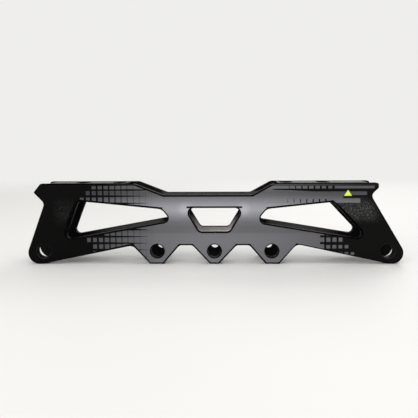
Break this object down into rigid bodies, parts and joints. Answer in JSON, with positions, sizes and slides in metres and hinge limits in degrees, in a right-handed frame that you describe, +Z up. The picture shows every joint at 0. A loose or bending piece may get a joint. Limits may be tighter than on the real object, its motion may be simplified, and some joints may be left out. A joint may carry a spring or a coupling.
{
  "type": "inline skate frame",
  "caption": "Low inline skate frame: windowed side plates, slotted boot decks at both ends, open channel and a row of axle bores.",
  "frame": {"origin": "on the floor under the middle axle station, midway between the side plates", "axes": "+X towards the front end, +Y from the outer plate to the inner plate, +Z up to the boot faces"},
  "size_m": [0.2985, 0.037, 0.0642],
  "materials": {
    "printed_plate": "satin dark coat, black at the ends, printed in grey between",
    "black_plate": "satin black coat",
    "deck_grey": "fine blasted, warm grey",
    "liner_steel": "dull, machined",
    "seat_steel": "blackened, satin",
    "insert_steel": "turned, satin",
    "screw_black": "black oxide",
    "dowel_steel": "ground"
  },
  "bodies": {
    "root": {"outer_side_plate": "printed_plate", "inner_side_plate": "black_plate", "rear_mount_deck": "deck_grey", "front_mount_deck": "deck_grey", "rear_outer_slot_liner": "liner_steel", "rear_inner_slot_liner": "liner_steel", "front_inner_slot_liner": "liner_steel", "front_outer_slot_liner": "liner_steel", "axle_seat_1": "seat_steel", "axle_seat_2": "seat_steel", "axle_seat_3": "seat_steel", "axle_seat_4": "seat_steel", "axle_seat_5": "seat_steel", "axle_insert_1": "insert_steel", "axle_insert_2": "insert_steel", "axle_insert_3": "insert_steel", "axle_insert_4": "insert_steel", "axle_insert_5": "insert_steel", "rear_deck_screws": "screw_black", "front_deck_screws": "screw_black", "rear_deck_dowels": "dowel_steel", "front_deck_dowels": "dowel_steel"}
  },
  "joints": []
}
★ ★ ★
● **Exercise prompt**
Give the listing again, word for word.

● **Task solution**
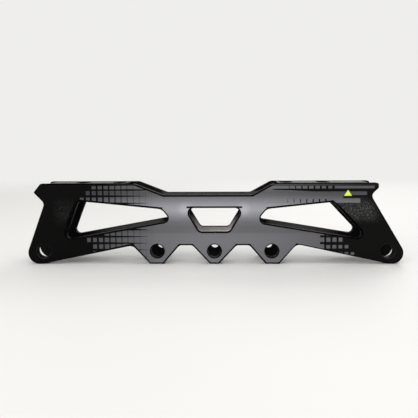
Break this object down into rigid bodies, parts and joints. Answer in JSON, with positions, sizes and slides in metres and hinge limits in degrees, in a right-handed frame that you describe, +Z up. The picture shows every joint at 0. A loose or bending piece may get a joint. Limits may be tighter than on the real object, its motion may be simplified, and some joints may be left out. A joint may carry a spring or a coupling.
{
  "type": "inline skate frame",
  "caption": "Low inline skate frame: windowed side plates, slotted boot decks at both ends, open channel and a row of axle bores.",
  "frame": {"origin": "on the floor under the middle axle station, midway between the side plates", "axes": "+X towards the front end, +Y from the outer plate to the inner plate, +Z up to the boot faces"},
  "size_m": [0.2985, 0.037, 0.0642],
  "materials": {
    "printed_plate": "satin dark coat, black at the ends, printed in grey between",
    "black_plate": "satin black coat",
    "deck_grey": "fine blasted, warm grey",
    "liner_steel": "dull, machined",
    "seat_steel": "blackened, satin",
    "insert_steel": "turned, satin",
    "screw_black": "black oxide",
    "dowel_steel": "ground"
  },
  "bodies": {
    "root": {"outer_side_plate": "printed_plate", "inner_side_plate": "black_plate", "rear_mount_deck": "deck_grey", "front_mount_deck": "deck_grey", "rear_outer_slot_liner": "liner_steel", "rear_inner_slot_liner": "liner_steel", "front_inner_slot_liner": "liner_steel", "front_outer_slot_liner": "liner_steel", "axle_seat_1": "seat_steel", "axle_seat_2": "seat_steel", "axle_seat_3": "seat_steel", "axle_seat_4": "seat_steel", "axle_seat_5": "seat_steel", "axle_insert_1": "insert_steel", "axle_insert_2": "insert_steel", "axle_insert_3": "insert_steel", "axle_insert_4": "insert_steel", "axle_insert_5": "insert_steel", "rear_deck_screws": "screw_black", "front_deck_screws": "screw_black", "rear_deck_dowels": "dowel_steel", "front_deck_dowels": "dowel_steel"}
  },
  "joints": []
}